* Start *

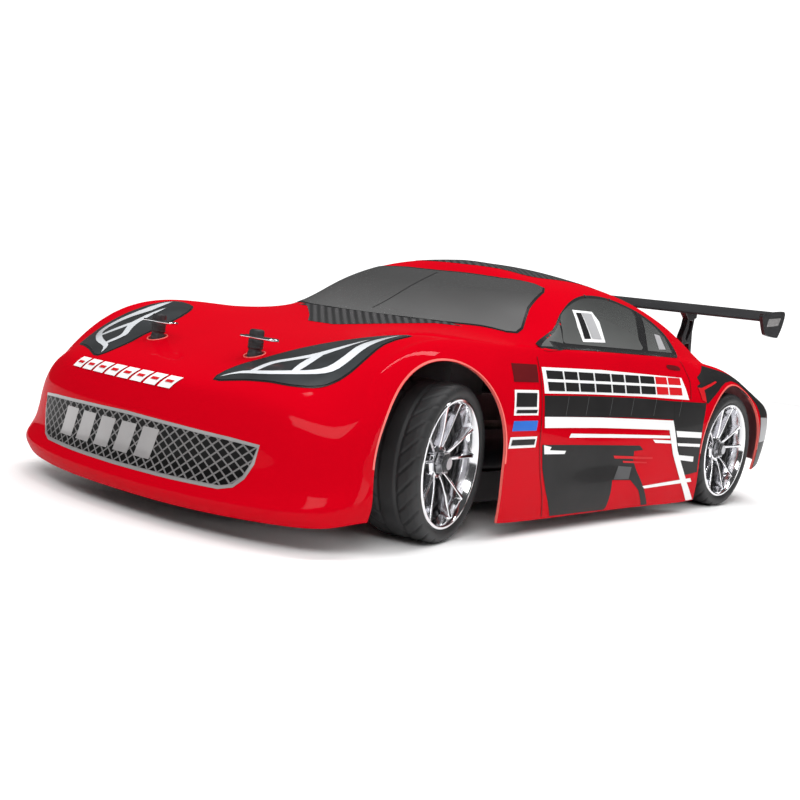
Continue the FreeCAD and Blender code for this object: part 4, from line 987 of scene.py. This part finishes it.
def tail():
    for tag, turn in SIDES:
        drape(f"tail_lens_{tag}", turn(curve_through(TAIL_LENS)), "back", "black_gloss", 0.2, 2.0)
        drape(f"tail_red_{tag}", turn(curve_through(TAIL_RED)), "back", "lamp_red", 0.45, 2.0)
        drape(f"tail_white_{tag}", turn(TAIL_WHITE), "back", "lamp_white", 0.45, 2.0)
        drape(f"tail_amber_{tag}", turn(TAIL_AMBER), "back", "lamp_red", 0.45, 2.0)
        for i in range(4):
            x = 50 + i * 4
            line = turn([(x, 54.0), (x + 1.2, 49.6)])
            ribbon(f"tail_rib_{tag}_{i}", line, "back", 0.4, "black_gloss", 0.6, 1.0)
    drape("diffuser", DIFFUSER, "back", "dark_decal", 0.2, 3.0)
    for i in range(7):
        hits = [SKIN.cast(Vector((-45 + 15 * i, 500, z)), Vector((0, -1, 0))) for z in FIN_HEIGHTS]
        wire(f"diffuser_fin_{i}", [p + n * 0.6 for p, n in hits], 1.0, "black_plastic")
    drape("plate_edge", grown(PLATE_RECESS, 1.0), "back", "black_gloss", 0.2, 3.0)
    drape("plate_recess", PLATE_RECESS, "back", "grey_decal", 0.4, 3.0)
    # Dark red lines and patches on the boot, bumper and doors, the door handles and the filler flap: painted
    # shade in the shell's moulded creases and recesses
    ribbon("boot_line", BOOT_LINE, "top", 0.6, "maroon_print_and_crease_shade", 0.2)
    ribbon("boot_edge", BOOT_EDGE, "back", 0.7, "maroon_print_and_crease_shade", 0.2)
    ribbon("bumper_line", BUMPER_LINE, "back", 0.5, "maroon_print_and_crease_shade", 0.2)
    for side in ("left", "right"):
        ribbon(f"door_line_rear_{side}", DOOR_REAR, side, 0.5, "maroon_print_and_crease_shade", 0.2)
        drape(f"door_handle_{side}", curve_through(DOOR_HANDLE), side, "maroon_print_and_crease_shade", 0.2, 1.5)
    drape("filler_flap", oval(140, 72.5, 3.2, 2.2, 24), "right", "maroon_print_and_crease_shade", 0.4, 1.5)


# ---------------------------------------------------------------- wing, posts and clips
# Outlines of the wing's parts, as (y, z)
WING_PLATE = [(145.2, 108.6), (145.8, 110), (148, 110.9), (172.5, 113.6), (176, 113.4), (177.4, 111.6),
              (175.5, 105.3), (171.6, 99.4), (168.6, 98.0), (155, 98.6), (151, 100.2), (146.5, 106)]
WING_POST = [(171, 108.6), (173, 111.6), (186, 112.2), (190, 109.6), (190, 104.5), (187.6, 103.8),
             (186.6, 96), (188.5, 84), (194, 70), (196, 56), (184, 56), (180, 72), (175.5, 84),
             (173.5, 92), (177, 98.6), (178.1, 103.5)]
WING_POST_SLOT = [(181, 102.6), (185.6, 102.6), (184.4, 96.5), (180.6, 90), (178.4, 91.5), (181, 97.5)]
WING_POST_HOLE = [(178.6, 87.6), (183.6, 88.5), (186.6, 82), (190, 74), (186, 73), (181.6, 80)]
WING_SECTION = [(150, 106.6), (150.4, 107.8), (154, 109.3), (160, 110.8), (168, 112.0), (174, 112.7),
                (178, 113.1), (178, 112.3), (174, 111.6), (168, 110.6), (160, 109.2), (154, 107.4),
                (151, 106.3)]
WING_X, WING_POST_X = 97.0, 35.0
WING_MARK = [(153, 103.6), (168.984, 105.2), (171.4815, 109.8), (154.4985, 108.2)]
WING_SADDLE = [(172, 107), (190, 110), (190.5, 112), (172.5, 109.6)]
WING_FOOT_Y, WING_FOOT = 190, [(-7, -9), (7, -9), (7, 9), (-7, 9)]


def plate(name, rings, low, high, material, width):
    """An outline with holes in the side view, given thickness from x = low to high and bevelled."""
    co, kept, edges = triangles(rings)
    n = len(co)
    verts = [(low, c.x, c.y) for c in co] + [(high, c.x, c.y) for c in co]
    faces = kept + [[i + n for i in f[::-1]] for f in kept] + [(a, b, b + n, a + n) for a, b in edges]
    return bevel(mesh_object(name, verts, faces, material, "chassis"), width, 3)


def wing():
    blade = plate("wing_blade", [curve_through(WING_SECTION)], -WING_X + 0.8, WING_X - 0.8, "wing", 0.2)
    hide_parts("rear_wing")
    for s, tag in ((1, "left"), (-1, "right")):
        x = s * WING_X
        plate(f"wing_plate_{tag}", [curve_through(WING_PLATE)], x - 1.0, x + 1.0, "wing", 0.5)
        plate(f"wing_plate_mark_{tag}", [WING_MARK], x + s * 0.9, x + s * 1.12, "silver_decal", 0.05)
        p = s * WING_POST_X
        outlines = [WING_POST, WING_POST_SLOT, WING_POST_HOLE]
        post = plate(f"wing_post_{tag}", outlines, p - 2.0, p + 2.0, "wing", 0.5)
        if s > 0:
            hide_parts("wing_mounts")
        plate(f"wing_saddle_{tag}", [WING_SADDLE], p - 6, p + 6, "wing", 0.4)
        wing_foot(tag, s, p)


def wing_foot(tag, s, p):
    """The pad that a wing post stands on, with its two screws."""
    foot, normal = SKIN.cast(Vector((p, WING_FOOT_Y, 200)), DOWN)
    corners = [SKIN.nearest(foot + normal * 0.3 + Vector((dx, dy, 0))) for dx, dy in WING_FOOT]
    base = [co + n * 0.2 for co, n in corners]
    top = [b + normal * 1.6 for b in base]
    faces = [(0, 1, 2, 3), (7, 6, 5, 4), (0, 4, 5, 1), (1, 5, 6, 2), (2, 6, 7, 3), (3, 7, 4, 0)]
    bevel(mesh_object(f"wing_foot_{tag}", base + top, faces, "wing", "chassis"), 0.6, 3)
    for dy in (-6, 6):
        screw, n = SKIN.cast(Vector((p + s * 4.5, WING_FOOT_Y + dy, 200)), DOWN)
        dome(f"wing_screw_{tag}_{dy}", screw + n * 1.7, n, 1.7, 1.1)


def dome(name, at, normal, radius, height):
    """A steel button head with a socket."""
    profile = [(radius, 0), (radius, height * 0.35), (radius * 0.85, height * 0.8), (radius * 0.55, height),
               (radius * 0.5, height), (radius * 0.45, height * 0.45), (0.02, height * 0.4)]
    turn = Vector((0, 0, 1)).rotation_difference(normal)
    steps, n = 24, len(profile)
    angles = [2 * math.pi * i / steps for i in range(steps)]
    verts = [at + turn @ Vector((r * math.cos(a), r * math.sin(a), h)) for a in angles for r, h in profile]
    faces = []
    for i in range(steps):
        k = (i + 1) % steps
        faces += [(i * n + j, k * n + j, k * n + j + 1, i * n + j + 1) for j in range(n - 1)]
    return mesh_object(name, verts, faces, "steel", "chassis")


def tube_faces(sections, ring):
    """Faces along a tube of so many sections, each a ring of points."""
    faces = []
    for i in range(sections - 1):
        near, far = i * ring, (i + 1) * ring
        faces += [(near + k, near + (k + 1) % ring, far + (k + 1) % ring, far + k) for k in range(ring)]
    return faces


def wire(name, path, radius, material, body="chassis"):
    """Round wire along a smooth path."""
    pts = [Vector(p) for p in path]
    dense = []
    for i in range(len(pts) - 1):
        four = (pts[max(i - 1, 0)], pts[i], pts[i + 1], pts[min(i + 2, len(pts) - 1)])
        dense += [curve_point(*four, j / 6) for j in range(6)]
    dense.append(pts[-1])
    verts, ring = [], 10
    angles = [2 * math.pi * k / ring for k in range(ring)]
    for i, p in enumerate(dense):
        t = (dense[min(i + 1, len(dense) - 1)] - dense[max(i - 1, 0)]).normalized()
        u = t.cross(Vector((0, 0, 1))).normalized() if abs(t.z) < 0.95 else Vector((1, 0, 0))
        v = u.cross(t)
        verts += [p + (u * math.cos(a) + v * math.sin(a)) * radius for a in angles]
    ends = [tuple(range(ring)), tuple(range((len(dense) - 1) * ring, len(dense) * ring))[::-1]]
    return mesh_object(name, verts, tube_faces(len(dense), ring) + ends, material, body)


# Outline of a body post, as (radius, height below the top); its foot stands at POST_FOOT
POST_PROFILE = [(0.02, 0), (2.1, 0), (2.75, 0.5), (2.85, 1.2), (2.85, 7.5), (2.6, 7.9), (2.6, 8.6),
                (2.9, 9.0)]
POST_FOOT, POST_SQUARE = 9.2, 7.9
# Path of a clip from the middle of its post, as (x, y)
CLIP_PATH = [(-6, 0), (0, 0), (9, 0), (12.6, -0.6), (13.7, -2.8), (12, -5.2), (6, -5.2), (1, -4.0),
             (-4, -4.6)]
CLIP_DROP = 3


def body_post(i, x, y, top):
    """A post with a square head and a round foot."""
    profile = [(r, top - d) for r, d in POST_PROFILE] + [(2.9, POST_FOOT), (0.02, POST_FOOT)]
    steps, n = 32, len(POST_PROFILE) + 2
    verts, faces = [], []
    for k in range(steps):
        a = 2 * math.pi * (k + 0.5) / steps
        c, s = math.cos(a), math.sin(a)
        for r, z in profile:
            square = r / max(abs(c), abs(s)) if z > top - POST_SQUARE and r > 1 else r
            q = min(square, r * 1.045)
            verts.append((x + q * c, y + q * s, z))
    for k in range(steps):
        j = (k + 1) % steps
        faces += [(k * n + m, j * n + m, j * n + m + 1, k * n + m + 1) for m in range(n - 1)]
    post = mesh_object(f"post_{i}", verts, faces, "black_plastic", "chassis", True, 0.05 * MM)
    return bevel(post, 0.25)


def posts_and_clips():
    """Posts with grooves and an edge ring round their holes, and a bent wire clip through each."""
    for i, (x, y, top) in enumerate(POSTS):
        post = body_post(i, x, y, top)
        for level in range(3):
            collar = [(x + 3.07 * math.cos(a), y + 3.07 * math.sin(a), top - 5.0 - level * 1.1)
                      for a in np.linspace(0, 2 * math.pi, 33)]
            wire(f"post_groove_{i}_{level}", collar, 0.14, "black_plastic")
        path = [(x + dx, y + dy, top - CLIP_DROP) for dx, dy in CLIP_PATH]
        clip = wire(f"clip_{i}", path, 0.58, "chrome", "clips")
        if i == 0:
            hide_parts("body_posts")
            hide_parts("body_clips")
        edge = []
        for a in np.linspace(0, 2 * math.pi, 37):
            p, n = SKIN.cast(Vector((x + 4.1 * math.cos(a), y + 4.1 * math.sin(a), 200)), DOWN)
            edge.append(p + n * 0.05)
        wire(f"post_hole_edge_{i}", edge, 0.3, "edge")


# ---------------------------------------------------------------- carried-over pieces
LOOK = {"black_nylon": "nylon", "chassis_black": "nylon", "case_black": "nylon", "steel": "steel",
        "foam": "foam", "shock_alloy": "alloy", "spring_steel": "alloy", "battery_wrap": "battery",
        "servo_black": "servo", "motor_can": "motor", "gear_plastic": "gear", "post_black": "black_plastic",
        "wing_black": "wing", "shell_red": "red", "chrome": "chrome", "tyre_rubber": "tyre"}


def carry_over():
    slots = {s["node"]: s["material_slot"] for s in frame["record"]["subparts"]}
    for name, o in frame["nodes"].items():
        o.data.materials.clear()
        o.data.materials.append(MAT[LOOK[slots[name]]])


SHOCK_X, SHOCK_OFFSET, SHOCK_TOP = 44, 13, 45.0
COIL_R, COIL_WIRE, COIL_FOOT, COIL_RISE, COIL_TURNS = 7.2, 0.6, 25.0, 19.4, 6.5


def springs():
    """Real coils round each shock."""
    per, ring = 28, 8
    n = int(COIL_TURNS * per)
    for which, y in (("front", FRONT - SHOCK_OFFSET), ("rear", REAR + SHOCK_OFFSET)):
        for side in (1, -1):
            corner = f"{which}_{'left' if side > 0 else 'right'}"
            verts = []
            for i in range(n + 1):
                a = 2 * math.pi * i / per
                out = Vector((math.cos(a), math.sin(a), 0))
                c = Vector((side * SHOCK_X, y, COIL_FOOT + COIL_RISE * i / n)) + out * COIL_R
                verts += [c + out * u + Vector((0, 0, v)) for u, v in oval(0, 0, COIL_WIRE, COIL_WIRE, ring)]
            faces = tube_faces(n + 1, ring)
            o = mesh_object(f"coil_{corner}", verts, faces, "alloy", "chassis")
            if corner == "front_left":
                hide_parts("shock_springs")
            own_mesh(o)


# ---------------------------------------------------------------- stage, light and camera
FLOOR_R = 1.5
# The white world is dim to the car, dimmer in its reflections, and plain white to the camera
WORLD_LIGHT, WORLD_IN_REFLECTIONS = 0.30, 0.07
# Area lights: place and aim and size in metres, power in watts, and whether reflections show them
LIGHTS = [
    ("sky", (0, 0, 2.6), (0, 0, 0), (7.0, 7.0), 165, False),
    ("key", (0.7, -1.1, 1.1), (0, 0, 0.05), (0.7, 0.5), 8, True),
    ("top_strip", (0.15, 0.25, 1.1), (0, 0, 0.1), (0.12, 1.0), 6, True),
    ("side_strip", (1.5, 0.5, 0.35), (0.1, 0, 0.05), (0.3, 0.8), 3, True),
    ("back_fill", (-1.2, 0.9, 0.7), (0, 0, 0.05), (0.8, 0.5), 4, False),
]
EYE, TARGET, ROLL, LENS = (364.09, -496.39, 93.80), (-22.43, -20.35, 41.52), 0.122, 52.71


def lights():
    for name, place, aim, size, power, shown in LIGHTS:
        light = bpy.data.lights.new(name, "AREA")
        light.shape = "RECTANGLE"
        light.size, light.size_y = size
        light.energy = power
        o = bpy.data.objects.new(name, light)
        o.location = Vector(place)
        o.rotation_euler = (Vector(aim) - Vector(place)).to_track_quat("-Z", "Y").to_euler()
        o.visible_glossy = shown
        bpy.context.scene.collection.objects.link(o)


def world():
    bpy.context.scene.view_settings.view_transform = "Standard"
    made = bpy.data.worlds.new("world")
    bpy.context.scene.world = made
    made.use_nodes = True
    background = made.node_tree.nodes["Background"]
    background.inputs["Color"].default_value = (1, 1, 1, 1)
    path = add_node(made, "ShaderNodeLightPath")
    limits = {"To Min": WORLD_LIGHT, "To Max": WORLD_IN_REFLECTIONS}
    strength = map_range(made, path.outputs["Is Glossy Ray"], limits)
    total = math_node(made, "ADD", strength, path.outputs["Is Camera Ray"])
    made.node_tree.links.new(total, background.inputs["Strength"])


def stage():
    me = bpy.data.meshes.new("floor")
    rim = [(x, y, 0) for x, y in oval(0, 0, FLOOR_R, FLOOR_R, 64)]
    me.from_pydata(rim, [], [tuple(range(64))])
    me.materials.append(shader("floor_white", (0.92, 0.92, 0.92), 0.7))
    add_object("floor", me, None)


def camera():
    cam = bpy.data.cameras.new("camera")
    cam.lens, cam.sensor_width = LENS, 36.0
    cam.clip_start, cam.clip_end = 0.01, 50
    o = bpy.data.objects.new("camera", cam)
    bpy.context.scene.collection.objects.link(o)
    ahead = (pt(TARGET) - pt(EYE)).normalized()
    level = ahead.cross(Vector((0, 0, 1))).normalized()
    upright = level.cross(ahead)
    right = level * math.cos(ROLL) + upright * math.sin(ROLL)
    up = upright * math.cos(ROLL) - level * math.sin(ROLL)
    m = Matrix((right, up, -ahead)).transposed().to_4x4()
    m.translation = pt(EYE)
    o.matrix_world = m
    bpy.context.scene.camera = o


make_materials()
SKIN = Skin()
carry_over()
shell()
side_prints()
top_prints()
front_prints()
for axle_name in ("front", "rear"):
    for wheel_side in (1, -1):
        wheel(axle_name, wheel_side)
tail()
wing()
posts_and_clips()
springs()
stage()
world()
lights()
camera()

* End *

Only lines with "scene" are wanted here; list each of them.

## RIGHT ANSWER
Continue the FreeCAD and Blender code for this object: part 4, from line 987 of scene.py. This part finishes it.
        bpy.context.scene.collection.objects.link(o)
    bpy.context.scene.view_settings.view_transform = "Standard"
    bpy.context.scene.world = made
    bpy.context.scene.collection.objects.link(o)
    bpy.context.scene.camera = o